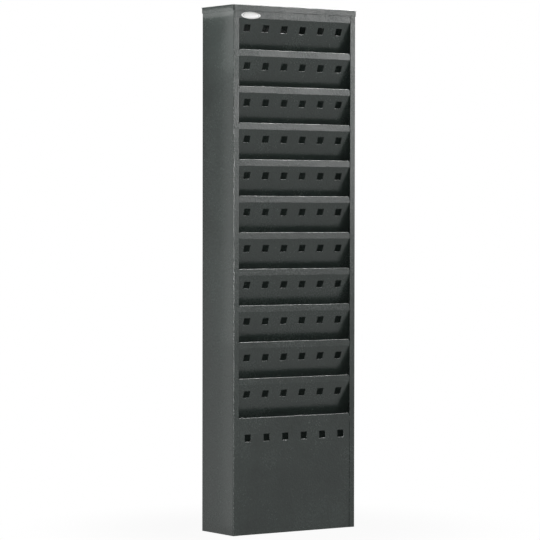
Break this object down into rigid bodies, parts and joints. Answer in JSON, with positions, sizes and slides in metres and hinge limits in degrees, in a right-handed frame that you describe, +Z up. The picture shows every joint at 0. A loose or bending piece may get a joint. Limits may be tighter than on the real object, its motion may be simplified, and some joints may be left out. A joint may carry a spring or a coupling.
{
  "type": "periodical display rack",
  "caption": "Tall narrow sheet-steel magazine rack with a column of sloping hemmed pockets, perforated panels, a boxed base and a flat cap; stands or hangs on a wall.",
  "frame": {"origin": "on the floor, under the middle of the casing (bottom centre of the bounding box)", "axes": "+Z up, -Y out of the open front towards the reader, +X to the right of someone who faces the front"},
  "size_m": [0.2628, 0.1024, 0.921],
  "materials": {
    "grey_powder_coat": "fine-textured semi-gloss charcoal grey powder coat",
    "blank_badge": "glossy white, domed"
  },
  "bodies": {
    "root": {"side_panel_left": "grey_powder_coat", "side_panel_right": "grey_powder_coat", "back_panel": "grey_powder_coat", "top_cap": "grey_powder_coat", "bottom_pan": "grey_powder_coat", "header_plate": "grey_powder_coat", "pocket_plate_01": "grey_powder_coat", "pocket_plate_02": "grey_powder_coat", "pocket_plate_03": "grey_powder_coat", "pocket_plate_04": "grey_powder_coat", "pocket_plate_05": "grey_powder_coat", "pocket_plate_06": "grey_powder_coat", "pocket_plate_07": "grey_powder_coat", "pocket_plate_08": "grey_powder_coat", "pocket_plate_09": "grey_powder_coat", "pocket_plate_10": "grey_powder_coat", "lower_front_panel": "grey_powder_coat", "oval_badge": "blank_badge"}
  },
  "joints": []
}
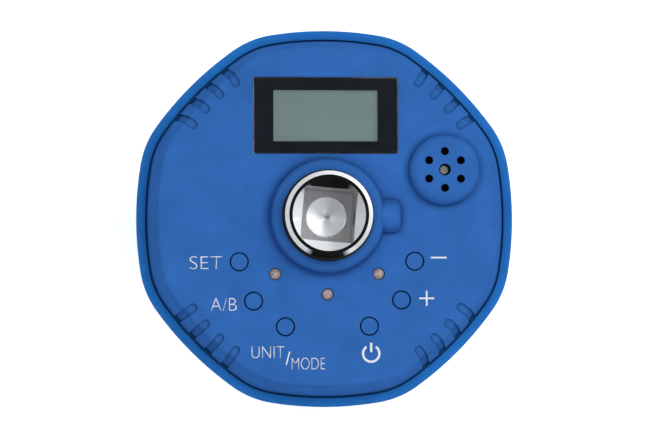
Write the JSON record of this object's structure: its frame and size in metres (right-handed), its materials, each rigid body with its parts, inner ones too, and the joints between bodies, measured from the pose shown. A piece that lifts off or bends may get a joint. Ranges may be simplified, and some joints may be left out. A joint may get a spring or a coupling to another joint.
{
  "type": "digital torque adapter",
  "caption": "Digital torque and angle adapter: a round puck with a square drive through it, a display, press buttons, status lights and a buzzer grille.",
  "frame": {"origin": "on the drive axis at the tip of the male square", "axes": "+Z along the drive axis from the male square to the female square and the display face; +Y to the top of the display; +X to its right"},
  "size_m": [0.095, 0.095, 0.064],
  "materials": {
    "cover_plastic": "finely textured moulded ABS",
    "rim_plastic": "finely textured moulded ABS",
    "button_plastic": "smooth satin",
    "chrome": "polished chrome plate on steel, satin inside the square",
    "ball_steel": "polished",
    "spring_steel": "nickel plated",
    "black_steel": "black oxide",
    "seal_rubber": "matte",
    "window_acrylic": "clear gloss",
    "mask_black": "printed gloss black",
    "lcd_glass": "grey-green blank liquid crystal display",
    "light_guide": "diffuse white",
    "elastomer": "matte",
    "board_green": "solder mask",
    "chip_black": "moulded epoxy",
    "buzzer_metal": "satin",
    "foam": "soft foam",
    "black_plastic": "moulded",
    "led_lens": "diffused clear epoxy",
    "lead_metal": "tinned",
    "cell_jacket": "plain shrink sleeve",
    "screw_zinc": "zinc plated",
    "gauge_foil": "polyimide film",
    "connector_white": "moulded",
    "label_blank": "blank silver film",
    "plunger_plastic": "moulded"
  },
  "bodies": {
    "housing": {"front_cover": "cover_plastic", "rear_cover": "rim_plastic", "drive_shaft": "chrome", "detent_spring": "spring_steel", "shaft_circlip": "black_steel", "housing_seal": "seal_rubber", "rear_seal": "seal_rubber", "front_seal": "seal_rubber", "display_window": "window_acrylic", "window_mask": "mask_black", "lcd_panel": "lcd_glass", "lcd_holder": "black_plastic", "backlight": "light_guide", "lcd_connectors": "elastomer", "main_board": "board_green", "board_chips": "chip_black", "buzzer": "black_plastic", "buzzer_core": "buzzer_metal", "buzzer_gasket": "foam", "switch_bodies": "black_plastic", "status_leds": "led_lens", "led_leads": "lead_metal", "battery_tray": "black_plastic", "battery_cells": "cell_jacket", "battery_springs": "spring_steel", "battery_plates": "spring_steel", "housing_screws": "black_steel", "board_screws": "screw_zinc", "strain_gauges": "gauge_foil", "gauge_flex": "gauge_foil", "flex_connector": "connector_white", "rating_label": "label_blank"},
    "set_key": {"set_button": "button_plastic", "set_plunger": "plunger_plastic"},
    "peak_key": {"peak_button": "button_plastic", "peak_plunger": "plunger_plastic"},
    "mode_key": {"mode_button": "button_plastic", "mode_plunger": "plunger_plastic"},
    "power_key": {"power_button": "button_plastic", "power_plunger": "plunger_plastic"},
    "plus_key": {"plus_button": "button_plastic", "plus_plunger": "plunger_plastic"},
    "minus_key": {"minus_button": "button_plastic", "minus_plunger": "plunger_plastic"},
    "detent": {"detent_ball": "ball_steel"},
    "battery_lid": {"battery_door": "rim_plastic"}
  },
  "joints": [
    {"name": "set_press", "type": "slide", "parent": "housing", "child": "set_key", "axis": [0, 0, -1], "range_m": [0, 0.00035], "stiffness_N_per_m": 4000, "springref_m": -0.0002},
    {"name": "peak_press", "type": "slide", "parent": "housing", "child": "peak_key", "axis": [0, 0, -1], "range_m": [0, 0.00035], "stiffness_N_per_m": 4000, "springref_m": -0.0002},
    {"name": "mode_press", "type": "slide", "parent": "housing", "child": "mode_key", "axis": [0, 0, -1], "range_m": [0, 0.00035], "stiffness_N_per_m": 4000, "springref_m": -0.0002},
    {"name": "power_press", "type": "slide", "parent": "housing", "child": "power_key", "axis": [0, 0, -1], "range_m": [0, 0.00035], "stiffness_N_per_m": 4000, "springref_m": -0.0002},
    {"name": "plus_press", "type": "slide", "parent": "housing", "child": "plus_key", "axis": [0, 0, -1], "range_m": [0, 0.00035], "stiffness_N_per_m": 4000, "springref_m": -0.0002},
    {"name": "minus_press", "type": "slide", "parent": "housing", "child": "minus_key", "axis": [0, 0, -1], "range_m": [0, 0.00035], "stiffness_N_per_m": 4000, "springref_m": -0.0002},
    {"name": "detent_press", "type": "slide", "parent": "housing", "child": "detent", "axis": [-0.9962, 0.0872, 0], "range_m": [0, 0.0008], "stiffness_N_per_m": 6000, "springref_m": -0.0006, "deforming": ["detent_spring"]},
    {"name": "battery_door_slide", "type": "slide", "parent": "housing", "child": "battery_lid", "axis": [0, -1, 0], "range_m": [0, 0.026]}
  ]
}
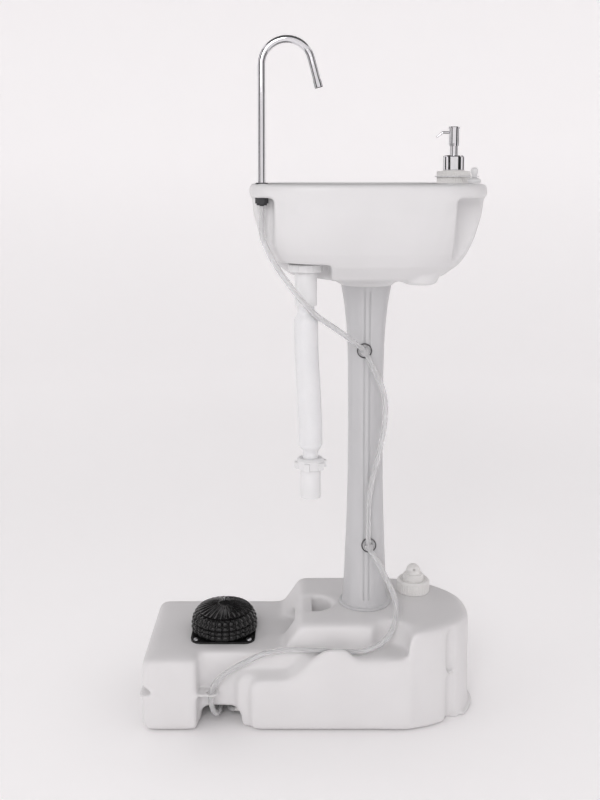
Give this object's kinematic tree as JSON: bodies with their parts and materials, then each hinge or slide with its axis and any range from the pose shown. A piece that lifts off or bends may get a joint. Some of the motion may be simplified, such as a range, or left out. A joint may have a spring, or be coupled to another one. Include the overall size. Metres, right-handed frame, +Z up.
{
  "type": "portable wash stand",
  "caption": "Portable hand-wash stand: foot-pump water tank, pedestal, basin, gooseneck tap, soap pump, stopper and hanging waste hose.",
  "frame": {"origin": "on the floor, straight under the pedestal's axis", "axes": "+X to the user's right, +Y away from the user, +Z up"},
  "size_m": [0.5062, 0.3614, 1.0098],
  "materials": {
    "tank_plastic": "satin blow-moulded polyethylene",
    "basin_plastic": "satin blow-moulded polyethylene",
    "pedestal_plastic": "satin blow-moulded polyethylene",
    "cap_plastic": "matt moulded plastic, warm white",
    "white_plastic": "semi-gloss moulded plastic",
    "waste_plastic": "translucent milky hose",
    "clear_pvc": "clear soft vinyl",
    "black_rubber": "satin black rubber",
    "grey_rubber": "matt grey rubber",
    "black_plastic": "satin black plastic",
    "steel": "zinc plated",
    "chrome": "polished chrome"
  },
  "bodies": {
    "root": {"tank_shell": "tank_plastic", "pump_flange": "black_rubber", "pump_screws": "steel", "pump_base": "black_plastic", "pump_inlet_valve": "grey_rubber", "pump_outlet_valve": "grey_rubber", "pump_bellows": "black_rubber", "pump_spring": "steel", "tank_outlet": "cap_plastic", "suction_hose": "clear_pvc", "water_hose": "clear_pvc", "upper_hose_clip": "clear_pvc", "lower_hose_clip": "clear_pvc", "pedestal": "pedestal_plastic", "basin": "basin_plastic", "drain_strainer": "chrome", "drain_gasket": "grey_rubber", "drain_nut": "white_plastic", "tail_pipe": "white_plastic", "waste_hose": "waste_plastic", "waste_hose_end": "white_plastic", "tap_bush": "black_plastic", "tap_nut": "black_plastic", "tap_hose_barb": "black_plastic", "soap_bottle": "cap_plastic", "soap_collar": "cap_plastic", "soap_closure": "chrome", "soap_dip_tube": "cap_plastic", "soap_spring": "steel"},
    "fill_cap": {"fill_cap": "cap_plastic", "fill_cap_gasket": "grey_rubber"},
    "vent_plug": {"vent_plug": "cap_plastic"},
    "pump_tread": {"pump_tread": "black_rubber"},
    "waste_nut": {"waste_hose_nut": "white_plastic"},
    "tap": {"tap_spout": "chrome"},
    "soap_plunger": {"soap_plunger": "chrome"},
    "soap_head": {"soap_head": "chrome"},
    "stopper": {"basin_stopper": "white_plastic", "stopper_strap": "white_plastic"}
  },
  "joints": [
    {"name": "tap_swivel", "type": "hinge", "parent": "root", "child": "tap", "pos_m": [-0.155, -0.118, 0.805], "axis": [0, 0, 1], "range_deg": [-60, 120]},
    {"name": "pump_press", "type": "slide", "parent": "root", "child": "pump_tread", "axis": [0, 0, -1], "range_m": [0, 0.02], "stiffness_N_per_m": 1500, "springref_m": -0.001, "deforming": ["pump_bellows", "pump_spring"]},
    {"name": "soap_press", "type": "slide", "parent": "root", "child": "soap_plunger", "axis": [0, 0, -1], "range_m": [0, 0.01], "stiffness_N_per_m": 400, "springref_m": -0.002, "deforming": ["soap_spring"]},
    {"name": "soap_nozzle_turn", "type": "hinge", "parent": "soap_plunger", "child": "soap_head", "pos_m": [0.138, 0.04, 0.87], "axis": [0, 0, 1], "continuous": true},
    {"name": "fill_cap_lift", "type": "slide", "parent": "root", "child": "fill_cap", "axis": [0, 0, 1], "range_m": [0, 0.04]},
    {"name": "vent_plug_pull", "type": "slide", "parent": "fill_cap", "child": "vent_plug", "axis": [0, 0, 1], "range_m": [0, 0.012]},
    {"name": "stopper_lift", "type": "slide", "parent": "root", "child": "stopper", "axis": [0, 0, 1], "range_m": [0, 0.012]},
    {"name": "waste_nut_turn", "type": "hinge", "parent": "root", "child": "waste_nut", "pos_m": [-0.086, -0.08, 0.396], "axis": [0, 0, 1], "continuous": true}
  ]
}
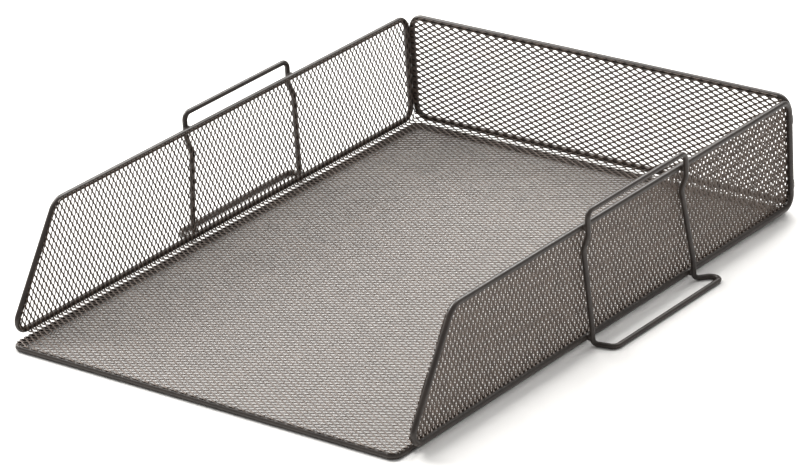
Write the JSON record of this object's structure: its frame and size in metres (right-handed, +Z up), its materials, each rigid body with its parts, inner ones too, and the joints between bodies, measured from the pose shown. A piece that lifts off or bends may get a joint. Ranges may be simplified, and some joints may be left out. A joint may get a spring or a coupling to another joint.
{
  "type": "letter tray",
  "caption": "Stackable open-front desk letter tray: folded diamond-mesh basket in round-wire frames, with a wire hoop and foot loop on each side for stacking.",
  "frame": {"origin": "on the table under the middle of the tray, which is the bottom centre of its bounding box", "axes": "+X is the width towards the right wall, +Y is the depth towards the back wall, +Z is up; the open front faces -Y"},
  "size_m": [0.28, 0.34, 0.073],
  "materials": {
    "mesh": "satin black-brown powder coat on expanded steel",
    "frame_wire": "semi-gloss black-brown powder coat on round steel wire",
    "loop_wire": "semi-gloss black-brown powder coat on round steel wire",
    "weld": "powder coat pooled over spot welds"
  },
  "bodies": {
    "root": {"mesh_basket": "mesh", "base_frame": "frame_wire", "left_frame": "frame_wire", "right_frame": "frame_wire", "back_frame": "frame_wire", "left_stacking_loop": "loop_wire", "right_stacking_loop": "loop_wire", "loop_welds": "weld", "corner_welds": "weld"}
  },
  "joints": []
}
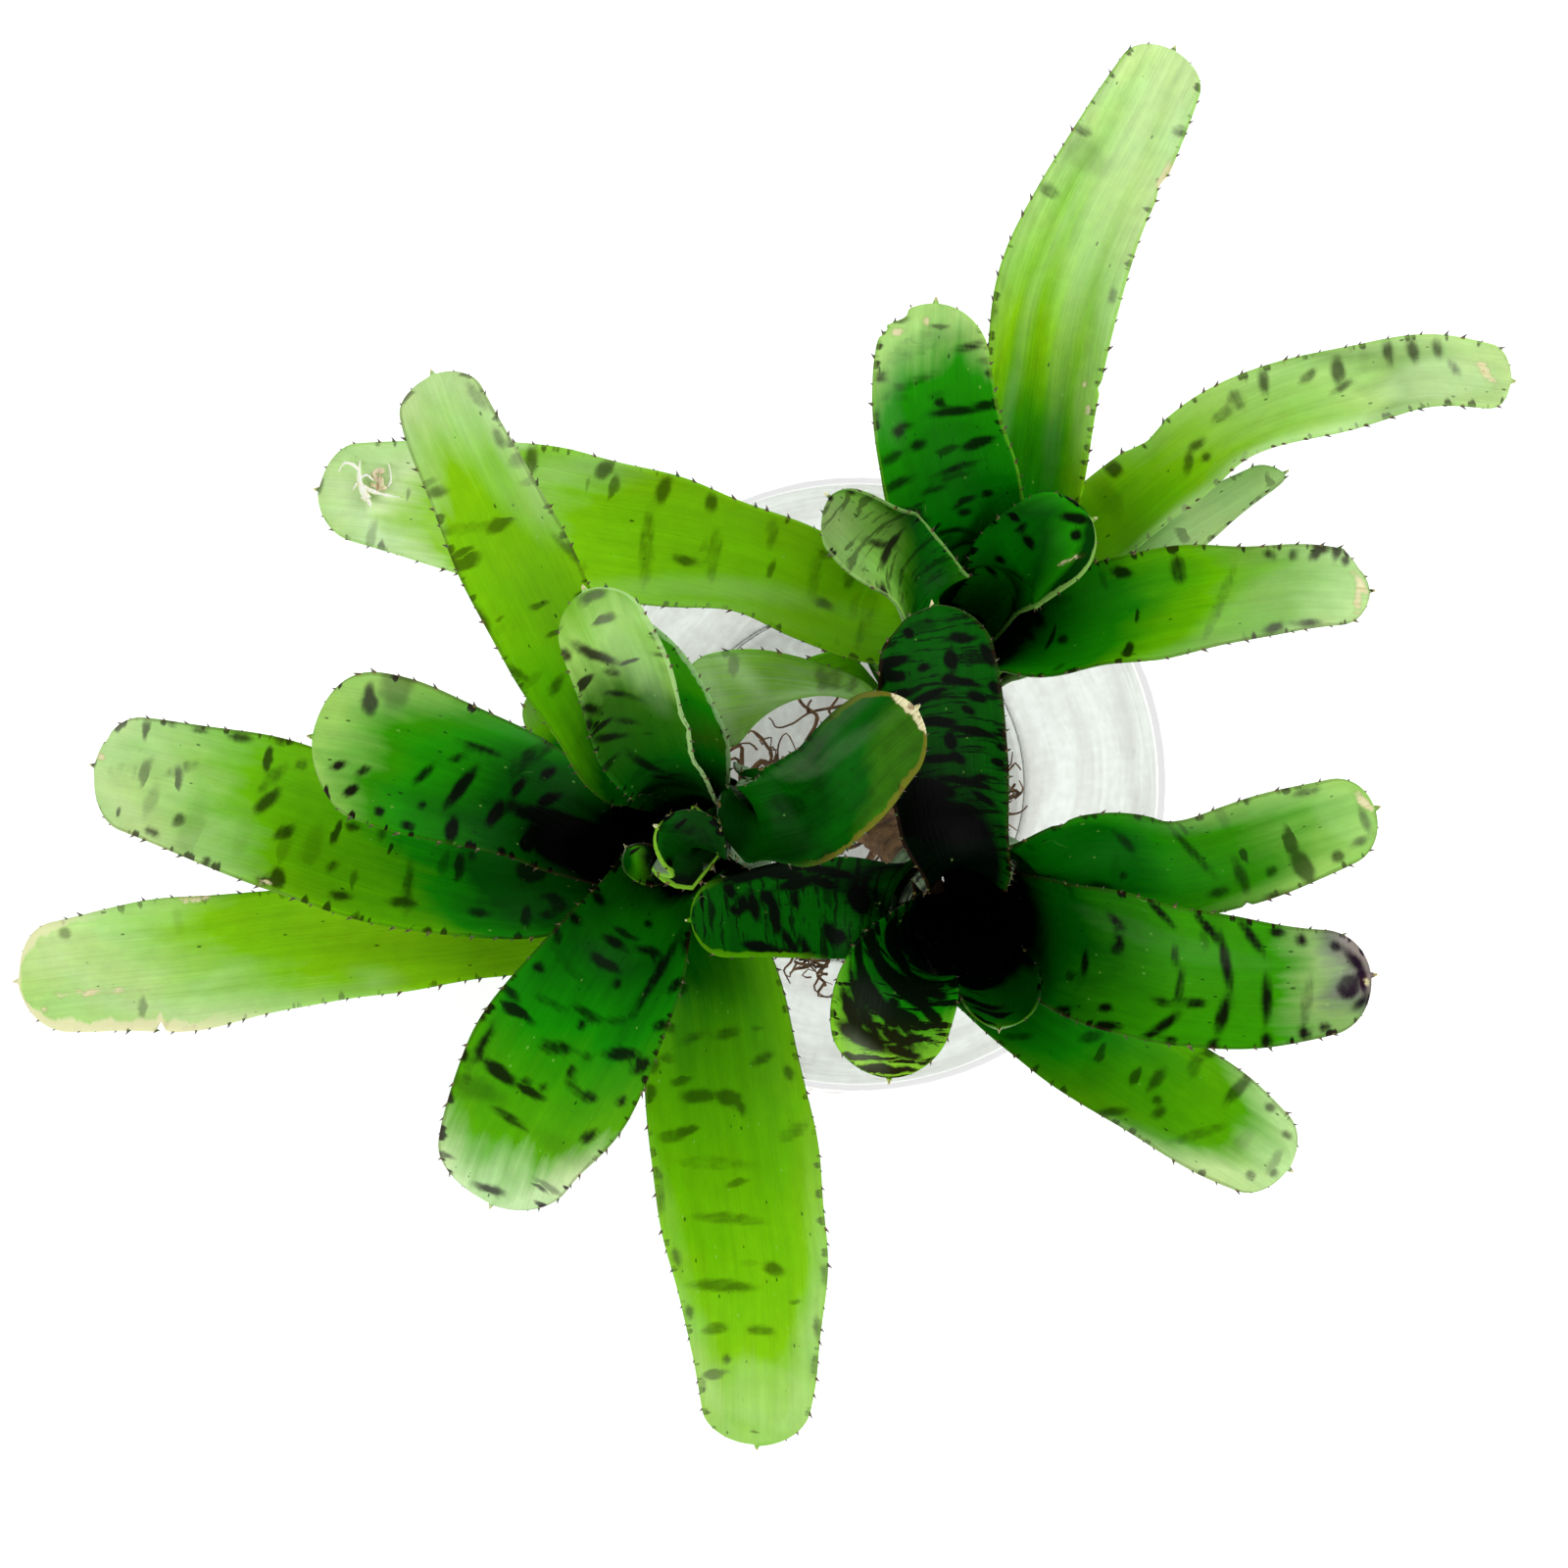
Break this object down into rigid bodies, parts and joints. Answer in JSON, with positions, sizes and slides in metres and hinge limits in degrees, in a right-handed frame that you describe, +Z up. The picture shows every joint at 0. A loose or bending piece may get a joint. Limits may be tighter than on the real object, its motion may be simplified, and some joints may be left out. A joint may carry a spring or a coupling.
{
  "type": "neoregelia bromeliad",
  "caption": "Clump of joined bromeliad rosettes with broad spined strap leaves, standing bare-rooted in a round clear glass bowl.",
  "frame": {"origin": "middle of the bowl's flat foot, on the surface it stands on", "axes": "+Z up; -X towards the left rosette, -Y towards the front one, +Y towards the back one; the widest spread of leaves lies along X"},
  "size_m": [0.3282, 0.3082, 0.1741],
  "materials": {
    "clear_glass": "clear and smooth",
    "brown_bark": "rough, fibrous",
    "dark_leaf": "leathery, satin, with dark cross bars",
    "green_leaf": "leathery, satin, with dark cross bars"
  },
  "bodies": {
    "root": {"bowl": "clear_glass", "rootstock": "brown_bark", "leaf_left_01": "green_leaf", "leaf_left_02": "dark_leaf", "leaf_left_03": "green_leaf", "leaf_left_04": "green_leaf", "leaf_left_05": "green_leaf", "leaf_left_06": "dark_leaf", "leaf_left_07": "green_leaf", "leaf_left_08": "green_leaf", "leaf_left_09": "dark_leaf", "leaf_left_10": "green_leaf", "leaf_left_11": "dark_leaf", "leaf_left_12": "dark_leaf", "leaf_front_01": "dark_leaf", "leaf_front_02": "dark_leaf", "leaf_front_03": "dark_leaf", "leaf_front_04": "dark_leaf", "leaf_front_05": "green_leaf", "leaf_front_06": "dark_leaf", "leaf_front_07": "dark_leaf", "leaf_back_01": "green_leaf", "leaf_back_02": "dark_leaf", "leaf_back_03": "dark_leaf", "leaf_back_04": "green_leaf", "leaf_back_05": "green_leaf", "leaf_back_06": "dark_leaf", "leaf_back_07": "dark_leaf", "leaf_back_08": "dark_leaf", "leaf_back_09": "green_leaf"}
  },
  "joints": []
}
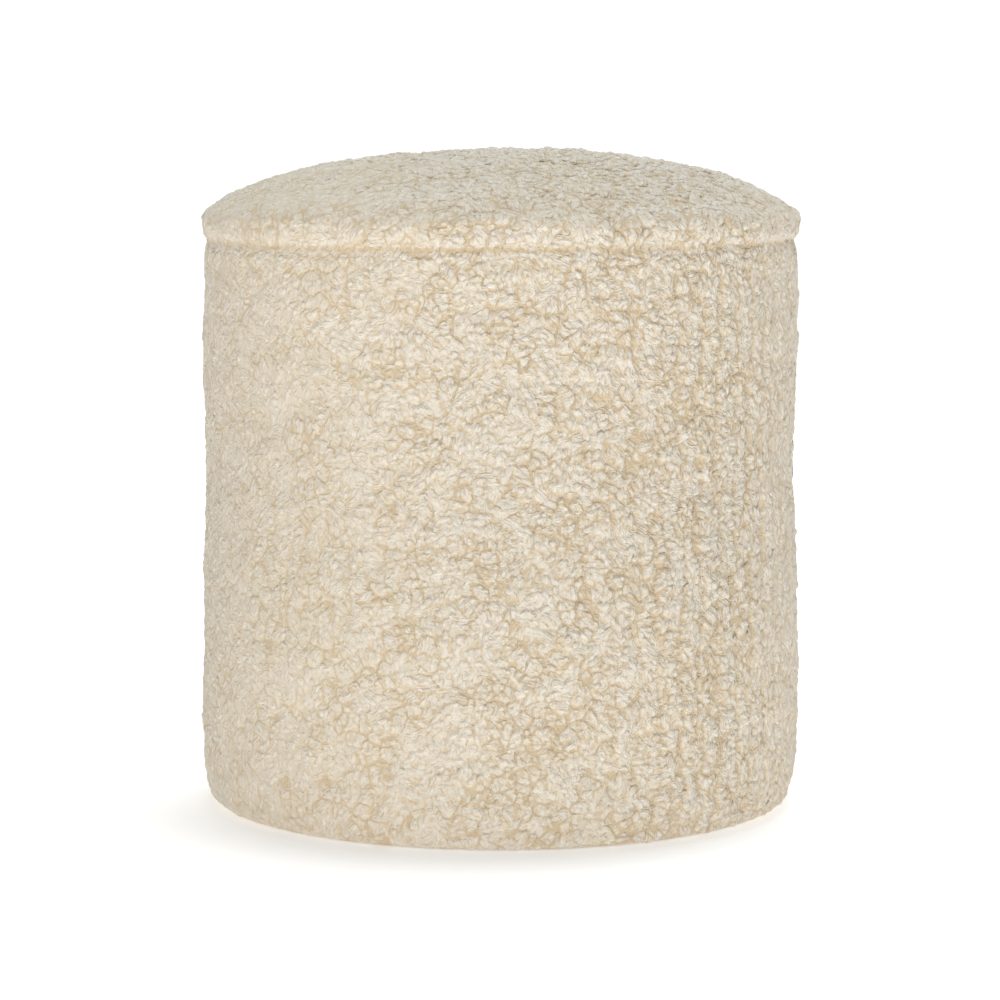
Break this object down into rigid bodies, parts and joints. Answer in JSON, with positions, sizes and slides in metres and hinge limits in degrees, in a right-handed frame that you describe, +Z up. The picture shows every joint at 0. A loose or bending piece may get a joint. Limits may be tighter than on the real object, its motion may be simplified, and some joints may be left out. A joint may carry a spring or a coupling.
{
  "type": "pouf",
  "caption": "Round free-standing pouf in curly wool pile, with a crowned top panel over a tall side panel and a flat base, for use as a low seat or footrest.",
  "frame": {"origin": "middle of the flat base, on the plane that the pouf rests on", "axes": "+Z up along the pouf's round axis, -Y towards the side that the picture shows, +X to the right in the picture"},
  "size_m": [0.4055, 0.4058, 0.4382],
  "materials": {
    "curly_pile": "cream curly wool pile, matt with a soft sheen on the curls",
    "base_cloth": "plain matt woven base cloth"
  },
  "bodies": {
    "root": {"top_panel": "curly_pile", "side_panel": "curly_pile", "base_panel": "base_cloth"}
  },
  "joints": []
}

> **Instructions for the task**
How many lines of the data contain the word "ones"? Answer with the number alone.

> **Task result**
2